For Israel’s leaders have gone from disproportionate response to outright disconnect from reality. Israel experiences government by the Marx Brothers. Look at perennial Israeli leader (now vice premier) Shimon Peres. After Oslo he babbles of a delusory New Middle East. With the victory of Hamas, he announces that Israel is closer to peace than ever before. Now with this war he declaims on CNN (August 10): “Since we didn’t initiate the war, we don’t have to win it. We just have to stop it.” The second member of the trio, Defense Minister Amir Peretz, proudly announces that the war has laid “the groundwork for negotiations with Syria” (to return the Golan Heights) and says he is eager “to resume negotiations with the Palestinians” (i.e. presumably to turn over more territory for the rocket launchers).
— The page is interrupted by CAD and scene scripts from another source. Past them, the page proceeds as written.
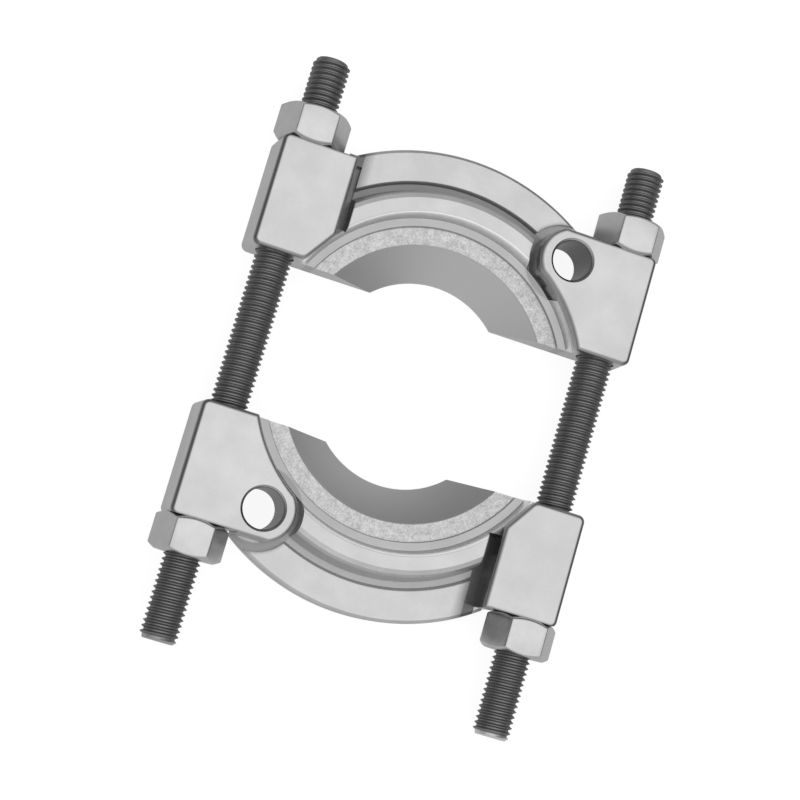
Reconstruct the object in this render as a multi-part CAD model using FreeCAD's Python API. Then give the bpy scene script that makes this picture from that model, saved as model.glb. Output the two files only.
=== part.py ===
import FreeCAD, Part
import math
import os

from FreeCAD import Vector

os.makedirs("parts", exist_ok=True)

# Threaded studs and nuts, five eighths of an inch with 11 threads to the inch
inch = 25.4
stud_d = 0.625 * inch
stud_length = 250.0
stud_chamfer = 1.6
stud_spacing = 144.0
nut_flats = 17 / 16 * inch
nut_height = 39 / 64 * inch
nut_chamfer_angle = 30.0
nut_chamfer_r = nut_flats / 2 + 0.2
nut_clearance = 0.06

# Opening between the two jaw halves as they stand
jaw_gap = 66.0
stud_tail = 35.5

# Jaw half, measured from its parting face and its flat side
jaw_height = 1.0 * inch
ear_beyond_stud = 13.0
ear_side_draft = 3.5
ear_depth = 48.5
ear_inner_x = 51.3
ear_corner_y = 13.8
ear_corner_x = 60.8
ear_inner_round = 4.0
ear_round = 2.0
ear_corner_round = 3.0
seat_cut = 1.0
seat_margin = 1.2
bore_clearance = 0.4

# Arched part of the jaw half, each width outwards from the one before
arch_centre = 28.0
knife_r = 39.0
knife_land = 0.5
cone_width = 14.8
ring_z = 13.0
ring_width = 7.2
ring_wall_lean = 0.5
ring_wall_height = 1.2
groove_width = 3.1
groove_rise = 0.4
ridge_in_lean = 1.7
ridge_in_round = 1.4
ridge_height = 5.2
ridge_width = 8.9
ridge_out_round = 3.0
ridge_out_lean = 2.4
foot_width = 2.6
foot_z = 7.8
foot_wall_lean = 1.2
foot_wall_height = 1.7
flange_width = 13.6
flange_fall = 0.6
flange_round = 1.5

# Puller hole in one ear of each half
hole_d = 17.0
hole_from_ridge = 13.36
hole_to_ear_end = 12.7
hole_chamfer = 1.0
boss_r = 14.0

# Hollows that part the ridge from the plain ear and from the boss
channel_width = 4.4
channel_start_y = 17.5
channel_floor = 6.5
channel_lip = 0.5
moat_width = 3.5

# Radii and heights of the arch's corners
cone_r = knife_r + cone_width
ring_r = cone_r + ring_width
groove_in_r = ring_r + ring_wall_lean
groove_in_z = ring_z + ring_wall_height
groove_out_r = groove_in_r + groove_width
groove_out_z = groove_in_z + groove_rise
ridge_in_r = groove_out_r + ridge_in_lean
ridge_z = groove_out_z + ridge_height
ridge_out_r = ridge_in_r + ridge_width
foot_in_r = ridge_out_r + ridge_out_lean
foot_out_r = foot_in_r + foot_width
flange_in_r = foot_out_r + foot_wall_lean
flange_in_z = foot_z + foot_wall_height
flange_r = flange_in_r + flange_width
flange_z = flange_in_z - flange_fall
hole_y = ear_depth - hole_to_ear_end
hole_x = math.sqrt((ridge_in_r + hole_from_ridge) ** 2 - (hole_y + arch_centre) ** 2)

# The nuts lie with a flat in the plane of the jaws' flat side
stud_z = nut_flats / 2
stud_x = stud_spacing / 2
ear_outer_x = stud_x + ear_beyond_stud
seat_y = ear_depth - seat_cut
nut_corners = nut_flats / math.cos(math.radians(30))
seat_inner_x = stud_x - nut_corners / 2 - seat_margin
big = 400.0
overrun = 5.0


def corner(before, point, after, radius):
    """Start, middle and end of the arc that rounds one corner of an outline."""
    a = (before - point).normalize()
    b = (after - point).normalize()
    half = math.acos(max(-1.0, min(1.0, a.dot(b)))) / 2
    reach = radius / math.tan(half)
    to_centre = (a + b).normalize()
    centre = point + to_centre * (radius / math.sin(half))
    return point + a * reach, centre - to_centre * radius, point + b * reach


def outline(points, faceted=False):
    """Closed wire through (position, corner radius) pairs, its arcs cut to two chords if faceted."""
    stops = []
    count = len(points)
    for i, (point, radius) in enumerate(points):
        if radius:
            before = points[i - 1][0]
            after = points[(i + 1) % count][0]
            stops.append(corner(before, point, after, radius))
        else:
            stops.append((point, None, point))
    edges = []
    for i, (start, middle, end) in enumerate(stops):
        if middle is not None and faceted:
            edges.append(Part.makeLine(start, middle))
            edges.append(Part.makeLine(middle, end))
        elif middle is not None:
            edges.append(Part.Arc(start, middle, end).toShape())
        following = stops[(i + 1) % count][0]
        if (following - end).Length > 1e-6:
            edges.append(Part.makeLine(end, following))
    return Part.Wire(edges)


def disc(x, y, radius):
    """Flat disc on the base plane."""
    circle = Part.makeCircle(radius, Vector(x, y, 0))
    return Part.Face(Part.Wire(circle))


def block(x0, x1, y0, y1, z0, z1):
    return Part.makeBox(x1 - x0, y1 - y0, z1 - z0, Vector(x0, y0, z0))


def side_draft(ear, side):
    """Lean the outer side of an ear inwards towards its top."""
    tool = block(0, big, -big / 2, big / 2, 0, big)
    tool.rotate(Vector(0, 0, 0), Vector(0, 1, 0), -ear_side_draft)
    tool.translate(Vector(ear_outer_x, 0, 0))
    if side < 0:
        tool = tool.mirror(Vector(0, 0, 0), Vector(1, 0, 0))
    return ear.cut(tool)


def upright_outer_edges(ear, side):
    """The two upright corner edges on the outer side of an ear."""
    found = []
    for edge in ear.Edges:
        box = edge.BoundBox
        tall = box.ZLength > jaw_height * 0.8
        outer = side * edge.CenterOfMass.x > ear_outer_x - ear_corner_round
        if tall and outer:
            found.append(edge)
    return found


def top_edges(ear):
    """Edges round the top face, without the sharp edge over the nut seat."""
    found = []
    for edge in ear.Edges:
        box = edge.BoundBox
        on_top = box.ZMin > jaw_height - 1e-4
        over_seat = box.YMin > ear_depth - 1e-3
        if on_top and not over_seat:
            found.append(edge)
    return found


def finished_ear(face, side):
    """Extrude an ear outline, lean its side and round its edges."""
    ear = face.extrude(Vector(0, 0, jaw_height))
    ear = side_draft(ear, side)
    ear = ear.makeFillet(ear_corner_round, upright_outer_edges(ear, side))
    return ear.makeFillet(ear_round, top_edges(ear))


def plain_ear():
    points = [
        (Vector(-ear_outer_x, 0, 0), 0),
        (Vector(-ear_corner_x, 0, 0), ear_inner_round),
        (Vector(-ear_inner_x, ear_corner_y, 0), ear_inner_round),
        (Vector(-ear_inner_x, ear_depth, 0), 0),
        (Vector(-ear_outer_x, ear_depth, 0), 0),
    ]
    return finished_ear(Part.Face(outline(points)), -1)


def hole_ear():
    """Ear whose inner side follows the ridge and closes round the puller hole."""
    hole_reach = math.hypot(hole_x, hole_y + arch_centre)
    touch_x = hole_x * ridge_in_r / hole_reach
    touch_y = (hole_y + arch_centre) * ridge_in_r / hole_reach - arch_centre
    face = Part.Face(outline([
        (Vector(touch_x, 0, 0), 0),
        (Vector(ear_outer_x, 0, 0), 0),
        (Vector(ear_outer_x, ear_depth, 0), 0),
        (Vector(hole_x, ear_depth, 0), 0),
        (Vector(hole_x, hole_y, 0), 0),
        (Vector(touch_x, touch_y, 0), 0),
    ]))
    beyond_seat = Part.Face(outline([
        (Vector(0, ear_depth, 0), 0),
        (Vector(big, ear_depth, 0), 0),
        (Vector(big, big, 0), 0),
        (Vector(0, big, 0), 0),
    ]))
    face = face.fuse(disc(hole_x, hole_y, boss_r))
    face = face.cut([beyond_seat, disc(0, -arch_centre, ridge_in_r)])
    return finished_ear(face.removeSplitter(), 1)


def arch():
    """Knife edge, cone, forged ring, ridge and flange as one turned section."""
    section = [
        ((knife_r, 0.0), 0),
        ((knife_r, knife_land), 0),
        ((cone_r, ring_z), 0),
        ((ring_r, ring_z), 0),
        ((groove_in_r, groove_in_z), 0),
        ((groove_out_r, groove_out_z), 0),
        ((ridge_in_r, ridge_z), ridge_in_round),
        ((ridge_out_r, ridge_z), ridge_out_round),
        ((foot_in_r, foot_z), 0),
        ((foot_out_r, foot_z), 0),
        ((flange_in_r, flange_in_z), 0),
        ((flange_r, flange_z), flange_round),
        ((flange_r, 0.0), 0),
    ]
    points = [(Vector(r, -arch_centre, z), radius) for (r, z), radius in section]
    face = Part.Face(outline(points, faceted=True))
    turned = face.revolve(Vector(0, -arch_centre, 0), Vector(0, 0, 1), 180)
    between_seats = block(-seat_inner_x, seat_inner_x, 0, big, 0, jaw_height)
    beside_seats = block(-stud_x, stud_x, 0, seat_y, 0, jaw_height)
    return turned.common(between_seats.fuse(beside_seats))


def stud_bores():
    radius = stud_d / 2 + bore_clearance
    bores = []
    for side in (-1, 1):
        start = Vector(side * stud_x, -overrun, stud_z)
        length = ear_depth + 2 * overrun
        bores.append(Part.makeCylinder(radius, length, start, Vector(0, 1, 0)))
    return bores


def seat_cuts():
    """Milled faces that the nuts turn on."""
    cuts = []
    for side in (-1, 1):
        x0 = side * seat_inner_x
        x1 = side * (ear_outer_x + overrun)
        y1 = ear_depth + overrun
        z1 = jaw_height + overrun
        cuts.append(block(min(x0, x1), max(x0, x1), seat_y, y1, -overrun, z1))
    return cuts


def puller_hole():
    radius = hole_d / 2
    centre = Vector(hole_x, hole_y, -overrun)
    hole = Part.makeCylinder(radius, jaw_height + 2 * overrun, centre)
    mouth_start = Vector(hole_x, hole_y, jaw_height - hole_chamfer)
    mouth = Part.makeCone(radius, radius + hole_chamfer, hole_chamfer, mouth_start)
    return hole.fuse(mouth)


def ear_channel():
    """Channel that parts the ridge from the plain ear."""
    return block(
        -ear_inner_x, -ear_inner_x + channel_width,
        channel_start_y, ear_depth - channel_lip, channel_floor, jaw_height + overrun
    )


def boss_moat():
    """Moat that parts the ridge from the puller hole's boss."""
    centre = Vector(hole_x, hole_y, foot_z)
    tool = Part.makeCylinder(boss_r + moat_width, jaw_height, centre)
    inside = Part.makeCylinder(groove_out_r, 2 * jaw_height, Vector(0, -arch_centre, 0))
    return tool.cut(inside)


def jaw_half():
    """One forged half with its parting face on y = 0 and its flat side on z = 0."""
    body = arch().cut([ear_channel(), boss_moat()])
    body = body.fuse([plain_ear(), hole_ear()])
    body = body.cut(stud_bores() + seat_cuts() + [puller_hole()])
    body = body.removeSplitter()
    solids = body.Solids
    if len(solids) != 1:
        raise ValueError("the jaw half must be one solid")
    return solids[0]


def stud():
    """Stud along +Y from its lower end."""
    radius = stud_d / 2
    face = Part.Face(outline([
        (Vector(0, 0, 0), 0),
        (Vector(radius - stud_chamfer, 0, 0), 0),
        (Vector(radius, stud_chamfer, 0), 0),
        (Vector(radius, stud_length - stud_chamfer, 0), 0),
        (Vector(radius - stud_chamfer, stud_length, 0), 0),
        (Vector(0, stud_length, 0), 0),
    ]))
    return face.revolve(Vector(0, 0, 0), Vector(0, 1, 0), 360)


def nut():
    """Hexagon nut along +Y with a flat facing up, its seat face on y = 0, its far corners chamfered."""
    corners = []
    for i in range(6):
        angle = math.radians(60 * i)
        reach = nut_corners / 2
        corners.append((Vector(reach * math.cos(angle), 0, reach * math.sin(angle)), 0))
    prism = Part.Face(outline(corners)).extrude(Vector(0, nut_height, 0))
    drop = (nut_corners / 2 - nut_chamfer_r) * math.tan(math.radians(nut_chamfer_angle))
    envelope = Part.Face(outline([
        (Vector(0, 0, 0), 0),
        (Vector(nut_corners / 2, 0, 0), 0),
        (Vector(nut_corners / 2, nut_height - drop, 0), 0),
        (Vector(nut_chamfer_r, nut_height, 0), 0),
        (Vector(0, nut_height, 0), 0),
    ])).revolve(Vector(0, 0, 0), Vector(0, 1, 0), 360)
    body = prism.common(envelope)
    radius = stud_d / 2 + nut_clearance
    start = Vector(0, -overrun, 0)
    bore = Part.makeCylinder(radius, nut_height + 2 * overrun, start, Vector(0, 1, 0))
    return body.cut(bore)


def placed(shape, x, y, z, half_turn=False):
    moved = shape.copy()
    if half_turn:
        moved.rotate(Vector(0, 0, 0), Vector(0, 0, 1), 180)
    moved.translate(Vector(x, y, z))
    return moved


jaw = jaw_half()
seat_from_middle = jaw_gap / 2 + seat_y
stud_start = -(seat_from_middle + nut_height + stud_tail)
one_stud = stud()
one_nut = nut()

parts = {
    "upper_jaw": placed(jaw, 0, jaw_gap / 2, 0),
    "lower_jaw": placed(jaw, 0, -jaw_gap / 2, 0, True),
    "left_stud": placed(one_stud, -stud_x, stud_start, stud_z),
    "right_stud": placed(one_stud, stud_x, stud_start, stud_z),
    "upper_left_nut": placed(one_nut, -stud_x, seat_from_middle, stud_z),
    "upper_right_nut": placed(one_nut, stud_x, seat_from_middle, stud_z),
    "lower_left_nut": placed(one_nut, -stud_x, -seat_from_middle, stud_z, True),
    "lower_right_nut": placed(one_nut, stud_x, -seat_from_middle, stud_z, True),
}
for name, shape in parts.items():
    shape.exportStep("parts/" + name + ".step")
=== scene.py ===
import math

import bmesh
import bpy
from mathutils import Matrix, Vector


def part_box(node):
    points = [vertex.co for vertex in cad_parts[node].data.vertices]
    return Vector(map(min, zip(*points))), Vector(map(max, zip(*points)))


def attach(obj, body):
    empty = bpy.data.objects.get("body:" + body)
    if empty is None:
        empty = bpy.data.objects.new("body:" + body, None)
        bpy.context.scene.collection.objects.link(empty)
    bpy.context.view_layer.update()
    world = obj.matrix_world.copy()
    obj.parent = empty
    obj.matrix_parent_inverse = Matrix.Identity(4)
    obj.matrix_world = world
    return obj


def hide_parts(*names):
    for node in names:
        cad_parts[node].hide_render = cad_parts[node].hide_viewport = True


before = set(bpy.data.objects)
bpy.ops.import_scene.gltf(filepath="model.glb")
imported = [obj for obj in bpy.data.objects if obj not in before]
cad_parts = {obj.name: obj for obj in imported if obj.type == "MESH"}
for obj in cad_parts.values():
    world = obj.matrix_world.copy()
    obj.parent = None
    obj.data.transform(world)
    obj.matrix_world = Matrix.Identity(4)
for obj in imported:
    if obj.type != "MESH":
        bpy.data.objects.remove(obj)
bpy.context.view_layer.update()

bl_info = {
    "name": "Bearing Separator",
    "version": (1, 0, 0),
    "blender": (4, 5, 0),
    "location": "View3D > Sidebar > Separator",
    "description": "Dresses the packed bearing separator and sets its studio",
    "category": "Object",
}

JAWS = ("upper_jaw", "lower_jaw")
STUDS = ("left_stud", "right_stud")
NUTS = ("upper_left_nut", "upper_right_nut", "lower_left_nut", "lower_right_nut")

MM = 0.001

# How far each hollow and edge of a jaw half is mixed towards a dark grey: painted shade in the
# hollows, painted shadow in the upper foot groove and a painted dark reflection on the top edges.
BORE_PAINTED_SHADE = 0.95
MOAT_PAINTED_SHADE = 0.4
UPPER_FOOT_PAINTED_SHADOW = 0.65
LOWER_FOOT_PAINTED_SHADE = 0.15
CHANNEL_PAINTED_SHADE = 0.9
CHANNEL_END_PAINTED_SHADE = 0.6
GROOVE_PAINTED_SHADE = 0.3
TOP_EDGE_PAINTED_REFLECTION = 0.3
SIDE_EDGE_PAINTED_REFLECTION = 0.75
WALL_MATT = 0.6

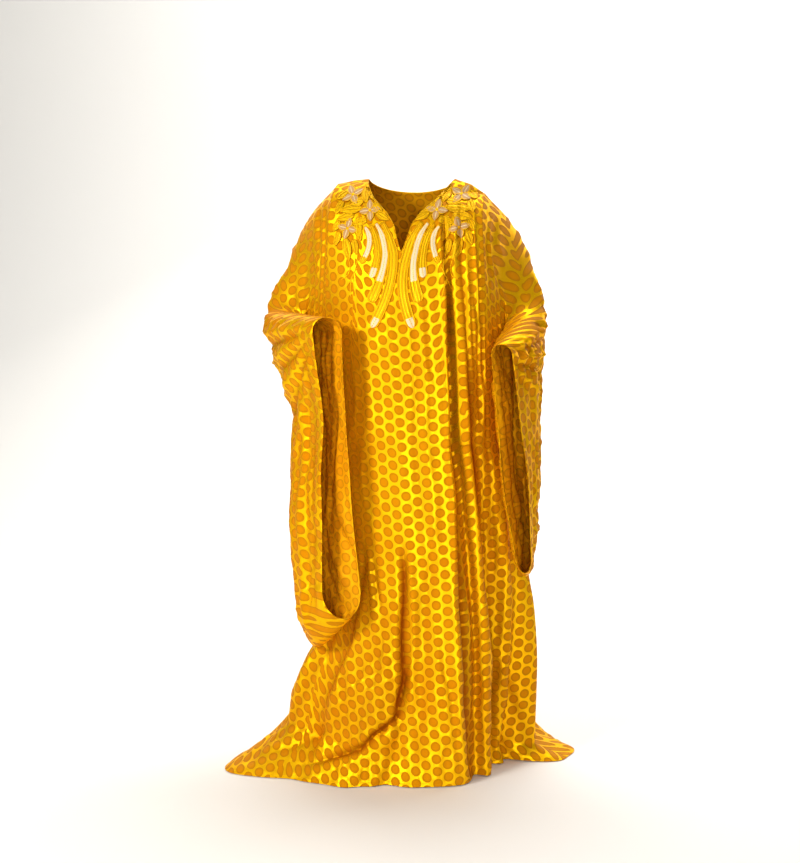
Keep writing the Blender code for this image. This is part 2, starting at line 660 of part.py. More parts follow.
def build():
    for old in list(bpy.data.objects):
        bpy.data.objects.remove(old, do_unlink=True)
    cloth = joined_cloth()
    damask = fabric("damask", (0.72, 0.36, 0.02), 0.38)
    panel = None
    for number, name in enumerate(PIECES):
        sheet = cut_piece(cloth, number)
        thicken(sheet, WALL)
        if name == "front":
            panel = BVHTree.FromBMesh(sheet)
        finish_object(name, sheet, damask)
    cloth.free()
    gold = fabric("gold_thread", (0.80, 0.45, 0.05), 0.35)
    cream = fabric("cream_thread", (0.80, 0.74, 0.60), 0.45)
    trims = (
        ("band", BANDS, band_sheet, gold),
        ("flower", FLOWERS, flower_sheet, cream),
        ("leaf", LEAVES, leaf_sheet, gold),
    )
    for side, side_name in ((-1, "right"), (1, "left")):
        for kind, rows, make_sheet, thread in trims:
            for number, row in enumerate(rows, 1):
                sheet = make_sheet(row)
                lay_on(panel, sheet, side)
                finish_object(f"{kind}_{side_name}_{number}", sheet, thread)


build()
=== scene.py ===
"""Looks of the floor-length damask kaftan: fine cloth with its creases, woven dots, and the
stitched ornament round the neck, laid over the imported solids.

The cloth is made from the same sections, rings and folds as the solids, at a finer spacing. Metres,
+Z up. The origin is the middle of the shoulder line, the front faces -Y, and the dress's right side,
as worn, is -X. A drop is a distance below the origin.
"""

import math
from collections import namedtuple

import bmesh
import bpy
import numpy as np
from mathutils import Matrix, Vector, noise
from mathutils.bvhtree import BVHTree


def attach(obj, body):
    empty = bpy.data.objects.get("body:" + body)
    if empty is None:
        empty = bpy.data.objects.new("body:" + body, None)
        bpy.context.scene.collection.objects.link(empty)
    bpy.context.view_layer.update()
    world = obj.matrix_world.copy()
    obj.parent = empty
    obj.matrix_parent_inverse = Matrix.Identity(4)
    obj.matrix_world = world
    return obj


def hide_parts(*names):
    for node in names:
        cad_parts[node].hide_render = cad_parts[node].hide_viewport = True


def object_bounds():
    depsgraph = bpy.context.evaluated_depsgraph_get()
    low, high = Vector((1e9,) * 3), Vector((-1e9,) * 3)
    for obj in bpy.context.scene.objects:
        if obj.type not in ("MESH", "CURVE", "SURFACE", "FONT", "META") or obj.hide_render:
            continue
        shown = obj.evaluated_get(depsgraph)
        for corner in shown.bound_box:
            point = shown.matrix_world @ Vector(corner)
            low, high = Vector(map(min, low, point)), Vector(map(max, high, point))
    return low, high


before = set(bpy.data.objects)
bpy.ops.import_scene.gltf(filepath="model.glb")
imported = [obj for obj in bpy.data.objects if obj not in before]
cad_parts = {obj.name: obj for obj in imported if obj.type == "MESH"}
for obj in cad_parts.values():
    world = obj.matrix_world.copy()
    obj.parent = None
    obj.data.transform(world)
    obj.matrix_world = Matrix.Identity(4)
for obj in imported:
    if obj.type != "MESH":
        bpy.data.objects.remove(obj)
cad_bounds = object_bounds()

# The cloth's own thickness, and the floor's drop
THICKNESS = 0.0009
FLOOR = 1.405

# The neck and the shoulders, half of each width, and how the cloth rounds over them
NECK_HALF = 0.105
SHOULDER_HALF = 0.175
SHOULDER_ROLL = 0.10
BACK_NECK_DROP = 0.030

# The armhole, and how far round a section its edges stand at the chest
ARMHOLE_DROP = 0.62
ARMHOLE_HALF = 0.212
CHEST_TURN = math.radians(50)
CLOSING_STARTS = 0.36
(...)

Nor is Prime Minister Ehud Olmert any improvement. At the start of the war he told Associated Press reporters “I’ll surprise you. I genuinely believe that the outcome of the present conflict” will provide “new momentum” (for his “convergence” plan, i.e. more retreats in Judea and Samaria). His government actually chose this moment to send out eviction notices to families at Givat Ronen in Samaria. As northern Israel became uninhabitable, Olmert spun empty boasts not heard since “Baghdad Bob” announced Saddam’s great victories over U.S. forces even as they rolled into Baghdad. Olmert declared that Israel has won because Hezbollah “can never [again] threaten this nation that it will fire missiles at it.”

No wonder that Al Aqsa Martyrs Brigades leader Abu Maamun declared that Olmert’s statements were proof Arab attacks were working. Said Maamun: This is a great period and I believe a new era.”

The responses of Israel’s rulers to the challenges facing the country are no longer simply disproportionate: they are insane.